One thing is sure, any app which connects a billion users, facebook will go
after it.

------
yanivs
Whatsapp is great and the numbers speak for themselves, but I think that
promoting the $0 marketing spend brings a wrong notion to consumer facing
startups. Usually it's ok to spend here and there to get your initial user
base or to learn about your product/market fit. Otherwise you're just relying
on blind luck.

------
lettergram
Seems to me Facebook just obtained another few hundred million not using their
messaging services data...

------
ulfw
How much did they pay for Beluga in 2011 (which then became Facebook Messenger
- an app that does pretty much the same as Whatsapp, if not more)?

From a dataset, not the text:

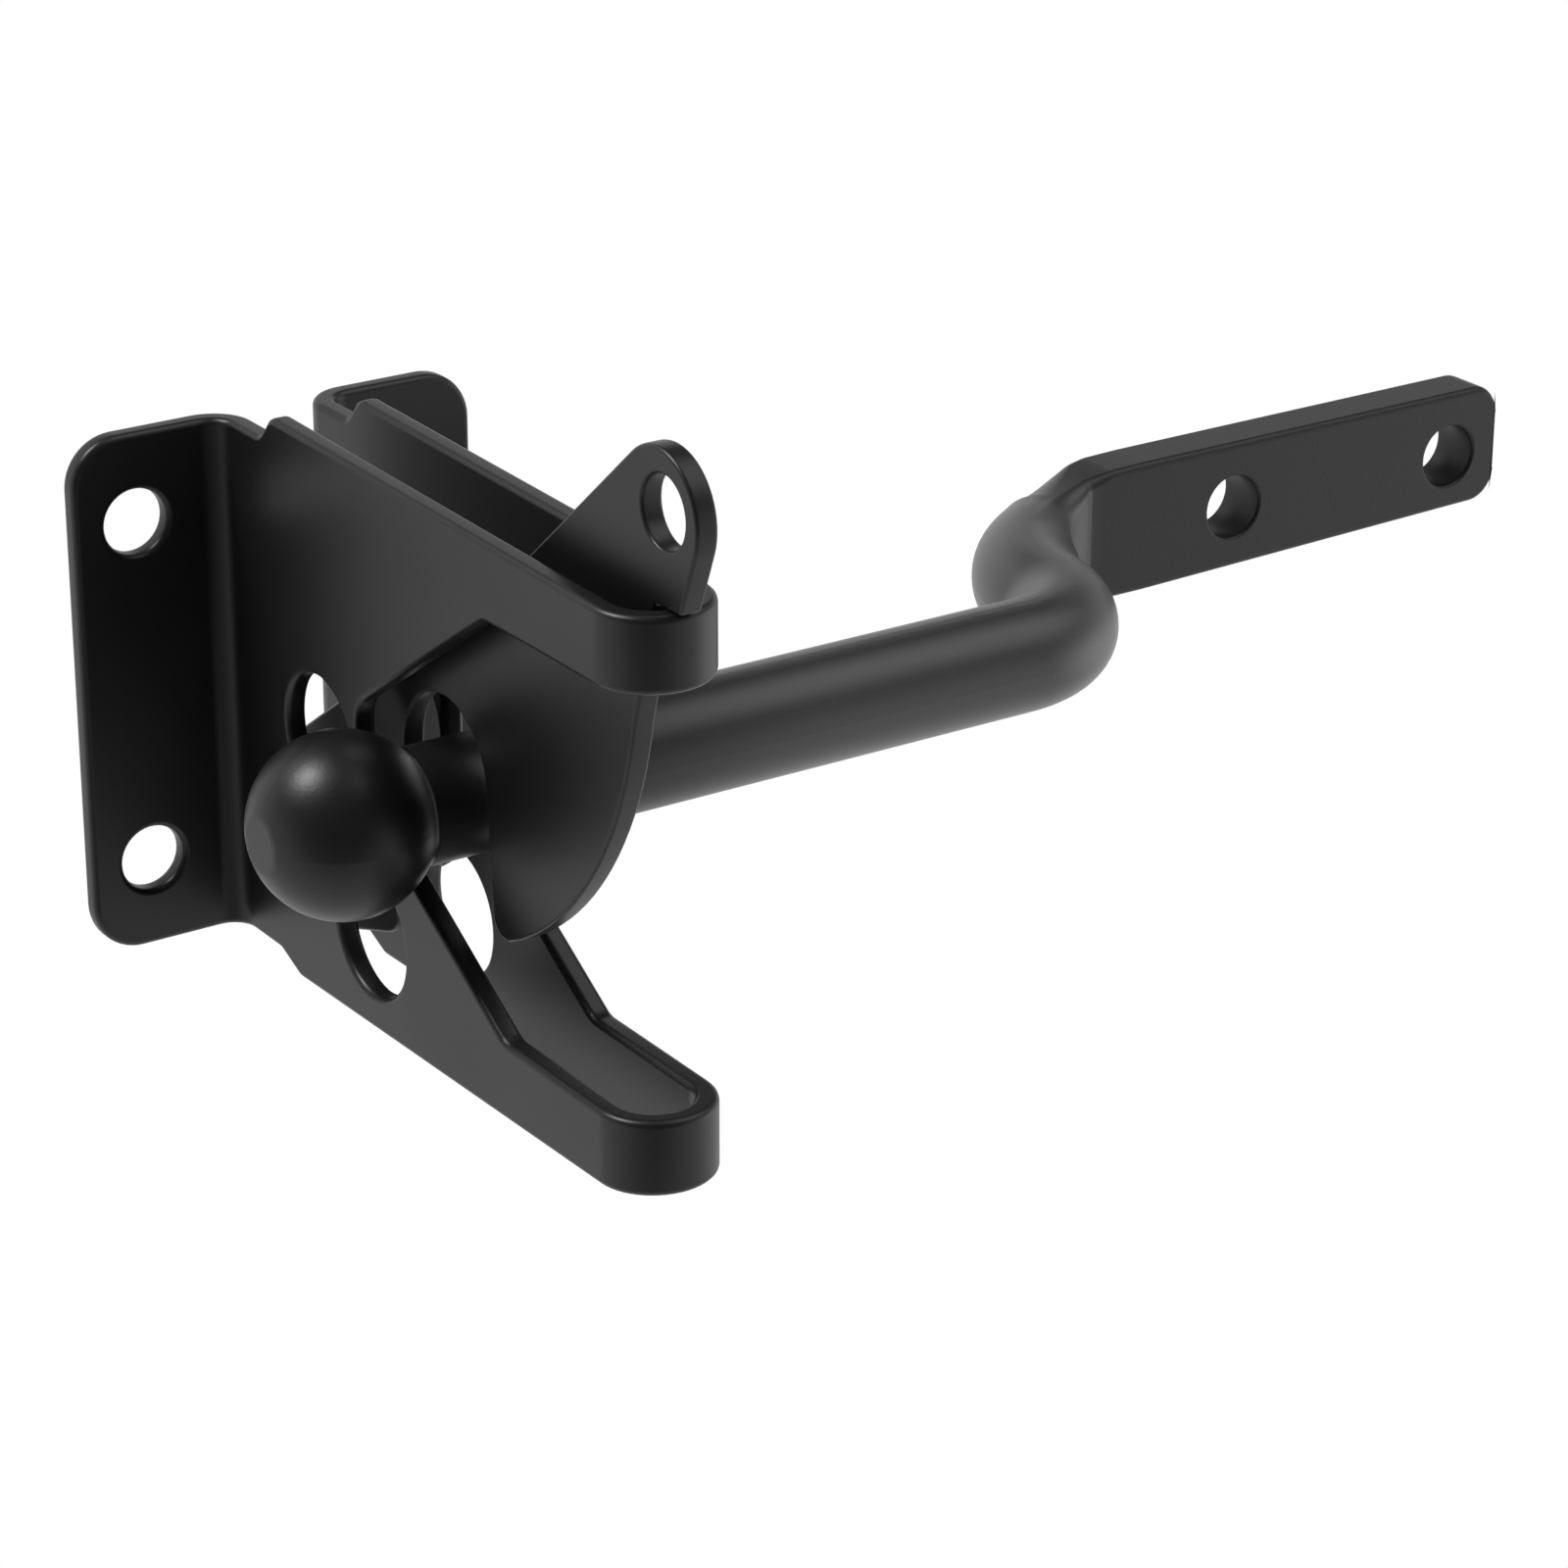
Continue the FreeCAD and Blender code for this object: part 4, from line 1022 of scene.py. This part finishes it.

How little
(if anything) did they spend in Marketing that app since? Sounds like a costly
mistake.

------
stackcollision
"It’s a decidedly contrarian approach shaped by Jan’s experience growing up in
a communist country with a secret police. Jan’s childhood made him appreciate
communication that was not bugged or taped."

How ironic that they sold to Facebook.

------
AJ007
Presumably the published purchase price is based off what Facebook's stock is
currently trading at today? Assuming a correction back down toward the $100
billion range, the acquisition price doesn't seem so wild.

------
rdnpwr
I think the main reason is users in non-develiped countries and remote niches
that dont really use FB.

------
gesman
"After one year of free use, the service costs $1 per year"

With 200M users a year ago - it makes a sense.

------
henrikm85
I can hardly read that grey used on sequoia's blog. Just sayin'...